Sam Pulsifer’s ruminations on his father’s editing career at a university press clinch one point: Sam’s no reader. For who could fail to see to the typewriter’s appeal?  Everyone remembers Dracula‘s Mina Harker, typing away on early versions of carbon paper, and isn’t the most famous booty call in high modernist poetry the assignation between The Waste Land‘s young man carbuncular and the typist? Here in my room I can look up and see Tom Gallon’s The Girl Behind the Keys, about a typewriter girl with a penchant for crime-solving, and H. G. Wells’s Tono-Bungay, where two characters on the verge of an infidelity admire a new typewriter as if it were an iPhone. 


Darren Wershler-Henry’s The Iron Whim is less a history of typewriting than a history of its image. The book opens by recollecting the peculiar 20th-century involution whereby “once, typewriting symbolized all that was antithetical to poetry; it was cold, mechanical, awkward. Now, however, through the misty lens of nostalgia created by several centuries of typewriting’s own propaganda, we believe that typewriting is poetry: precise, clean, elegant in its minimalism.” Wershler-Henry is a surefooted guide to some of the stranger claims made on typewriting’s behalf.


Wershler-Henry has written several books, both nonfiction and poetry, about the mutually constitutive and confounding intersections of technology and culture. With Bill Kennedy, he is the author of apostrophe, a book of poems composed by a search engine they designed. (I reviewed apostrophe in PopMatters a year ago). The Iron Whim reflects that deep engagement, as it is a book equally at home with avant-garde poetry and with, say, the biometrical fantasies of Frank Gilbreth’s “scientific management.” The book speaks to aspects of typewriting both controversial (QWERTY vs. Dvorak layouts) and silly (just what will those monkeys type on those infinite typewriters?). 


The Iron Whim‘s thesis is that the iconography of typewriting is almost preternaturally self-deconstructing.
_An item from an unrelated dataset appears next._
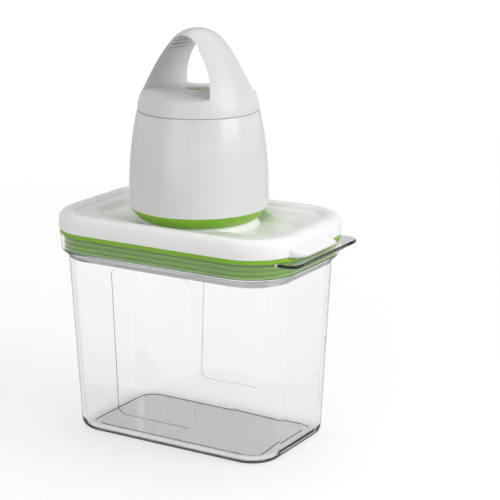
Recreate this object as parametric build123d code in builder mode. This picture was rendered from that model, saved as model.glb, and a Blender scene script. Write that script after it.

Typewriting produces the truth, but is easily forged. Typewriting, Wershler-Henry suggests, makes visible, albeit sometimes only as a ghost, an Other voice in the scene of writing. Sometimes this Other is a speaker dictating with authority; other times it is the typist, revising that dictation on the fly. Still other times the typewriter itself is the Other, as it seems to transmogrify from instrument to muse to tyrannical master in the writerly imagination. 


Calling this argument a “thesis” probably goes too far, as The Iron Whim is deliberately fragmentary and elliptical. This decision is, we’re told, located deep within the logic of typewriting itself:


A whim (a capricious notion or fancy) could inspire a person to press a few keys on their whim (a typewriter as a fanciful or fantastic object), and the inspiration would be conveyed to paper by ... a whim (a machine consisting of a central drum mechanism with a number of linked radial arms).  Writing about the machine itself would be the most whimsical act of all, but it would give substance to the initial whimsies about that machine, as if those whims had been cast in iron.


There are some drawbacks to this “fragmentary” history, most of which arise from its wide-ranging approach. Disciplinary experts in Victorian and modernist literature, for example, will probably be startled to hear that “typewriting in Dracula ... has been overlooked.” That’s only true if “overlooked” means “understood as highly relevant for quite some time now. He’s in a related tight spot when it comes to theory.  While he offers lucid, accessible statements of key arguments by Foucault, Derrida, Kittler, Virilio, and others, his formulations are occasionally (and perhaps necessarily) under-nuanced. The associative leaps are sometimes less persuasive than a more conventional timeline would be—oddly, we discover how William S. Burroughs destroys typewriting’s disciplinary powers before we discover what those powers are.


Wershler-Henry eschews any claim to comprehensiveness; however, there are a couple of related phenomena that I found myself wishing he had addressed. The first is “erasable” typewriters. Surely the ostensible permanence of the typewritten mark connects up with claims that the typewriter produces the truth. A second example that’s close to any academic’s heart is the phenomenon that Kieran Healy has called “the typing wife” of academics’ first books. I’m sensitive to both these topics, since, family legend has it, my mother was locked away furiously typing my father’s dissertation while I was an infant. In the days before word processing, a mistake on a page’s 20th line had material—and, to be sure, marital!—consequences. 


But these are small blemishes on a book rich with telling anecdotes, conceptual ambition, and an easy, charming style. I have been reminded about this book in a variety of contexts. Apple’s decision to have the iPhone’s virtual keyboard make audible clicks evokes typists’ objection to noiseless typewriters.  Since he devotes a whole chapter to the modern children’s classic, Click, Clack, Moo, one wonders what Wershler-Henry thinks of the prominent role a pencil plays in Giggle, Giggle, Quack, and so on. Anyone interested in technology and writing—in the technology that writing is and is conditioned by—will enjoy The Iron Whim.